* begin *

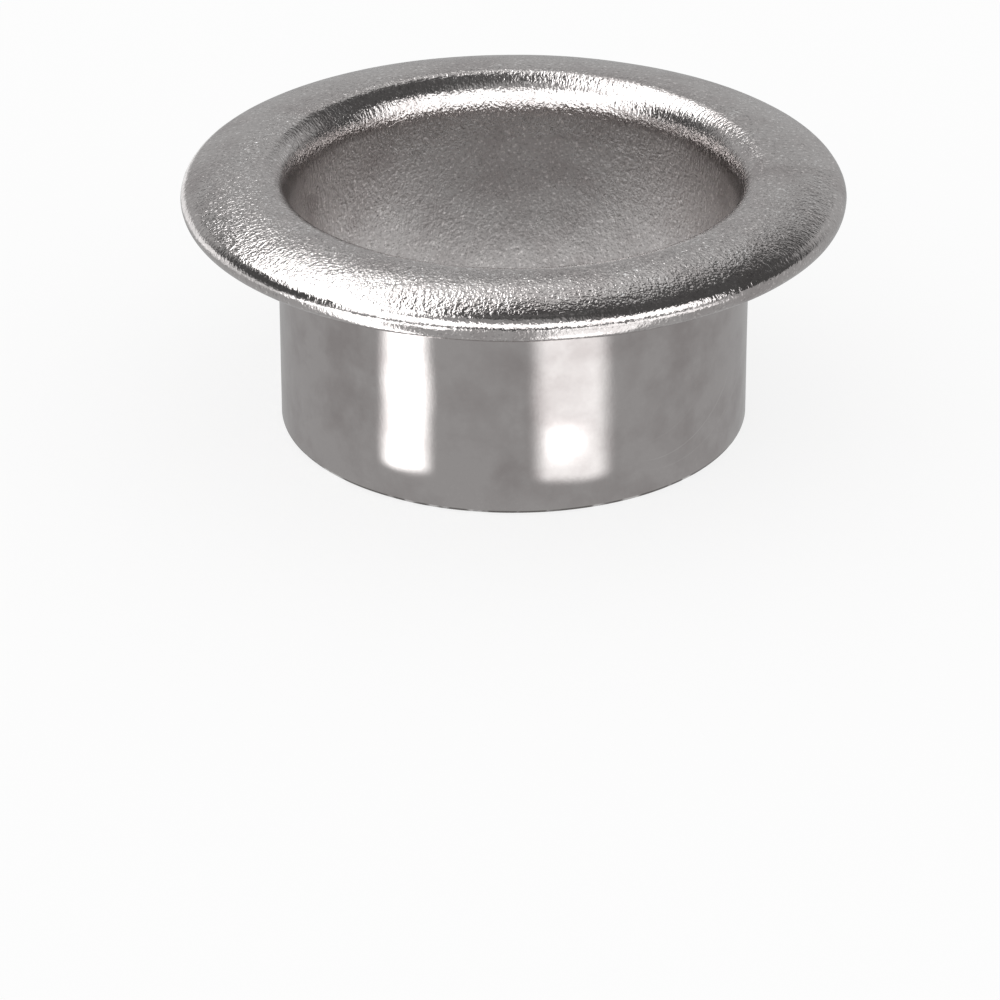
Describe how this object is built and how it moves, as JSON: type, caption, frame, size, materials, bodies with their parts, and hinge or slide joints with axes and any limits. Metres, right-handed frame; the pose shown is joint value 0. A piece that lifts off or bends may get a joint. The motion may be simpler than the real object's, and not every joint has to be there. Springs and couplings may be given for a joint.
{
  "type": "grommet eyelet",
  "caption": "Round sheet metal eyelet: an open barrel that flares at the throat into a domed brim, with its rim rolled under.",
  "frame": {"origin": "middle of the barrel's open end, on the surface that it stands on", "axes": "+Z along the barrel's axis, from the open end towards the brim"},
  "size_m": [0.017, 0.017, 0.0069],
  "materials": {
    "plated_sheet": "nickel plate, orange peel grain on the brim and in the hole, satin on the outside of the barrel"
  },
  "bodies": {
    "root": {"eyelet": "plated_sheet"}
  },
  "joints": []
}
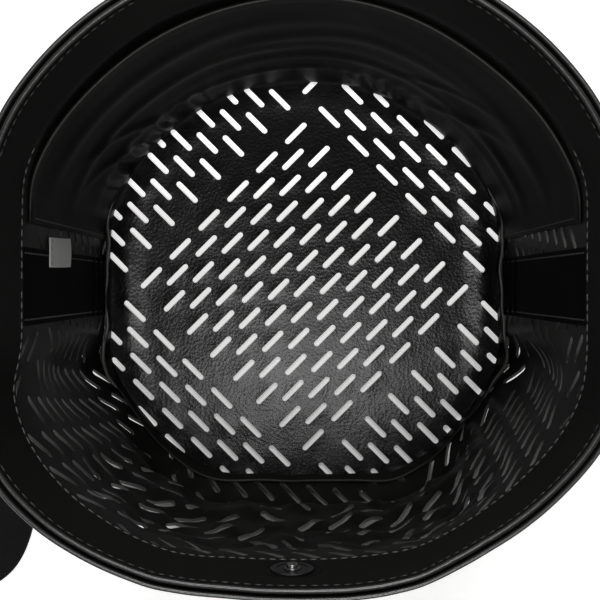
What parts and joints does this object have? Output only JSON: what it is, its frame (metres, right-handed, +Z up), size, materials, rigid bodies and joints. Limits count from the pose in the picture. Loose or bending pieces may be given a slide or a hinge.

* end *

> _Short problem_
Output the entries exactly.

> _Result of the exercise_
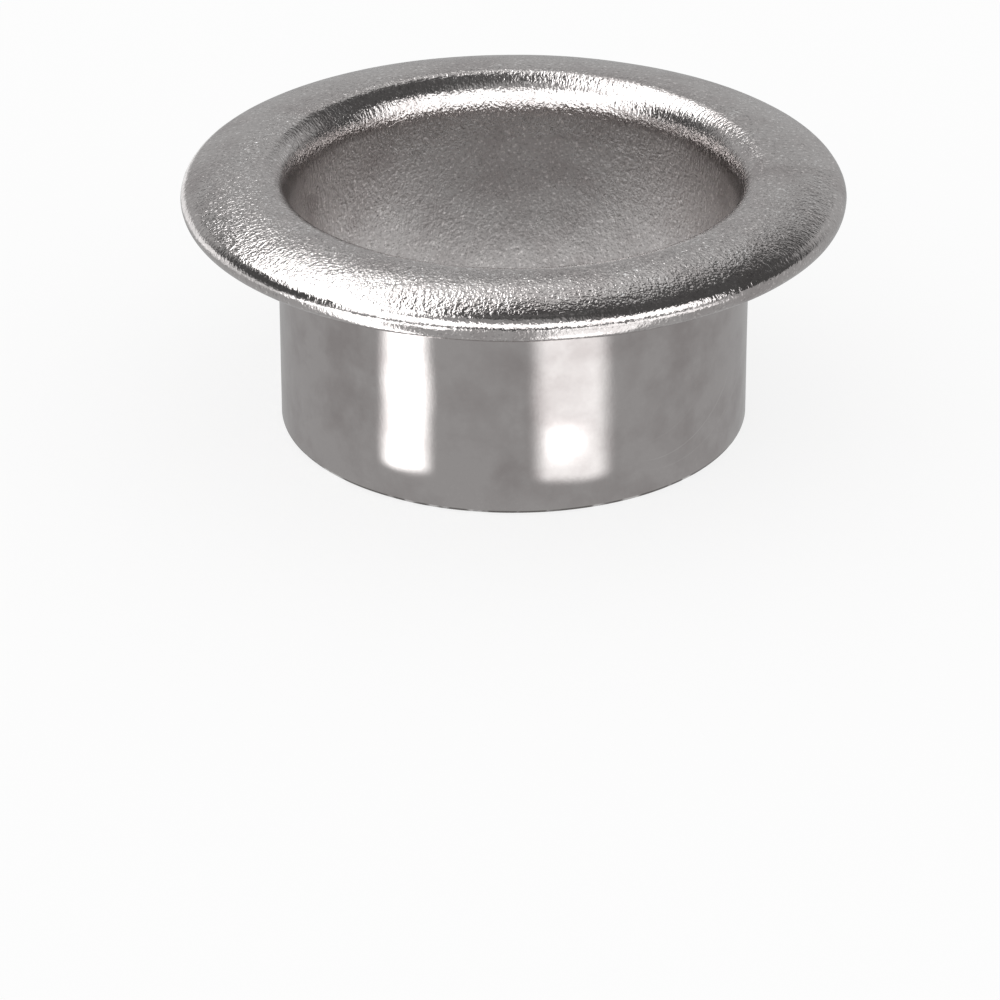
Describe how this object is built and how it moves, as JSON: type, caption, frame, size, materials, bodies with their parts, and hinge or slide joints with axes and any limits. Metres, right-handed frame; the pose shown is joint value 0. A piece that lifts off or bends may get a joint. The motion may be simpler than the real object's, and not every joint has to be there. Springs and couplings may be given for a joint.
{
  "type": "grommet eyelet",
  "caption": "Round sheet metal eyelet: an open barrel that flares at the throat into a domed brim, with its rim rolled under.",
  "frame": {"origin": "middle of the barrel's open end, on the surface that it stands on", "axes": "+Z along the barrel's axis, from the open end towards the brim"},
  "size_m": [0.017, 0.017, 0.0069],
  "materials": {
    "plated_sheet": "nickel plate, orange peel grain on the brim and in the hole, satin on the outside of the barrel"
  },
  "bodies": {
    "root": {"eyelet": "plated_sheet"}
  },
  "joints": []
}
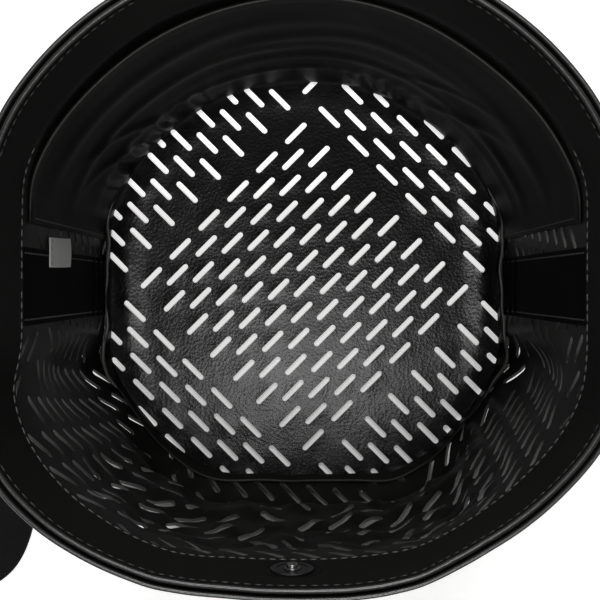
What parts and joints does this object have? Output only JSON: what it is, its frame (metres, right-handed, +Z up), size, materials, rigid bodies and joints. Limits count from the pose in the picture. Loose or bending pieces may be given a slide or a hinge.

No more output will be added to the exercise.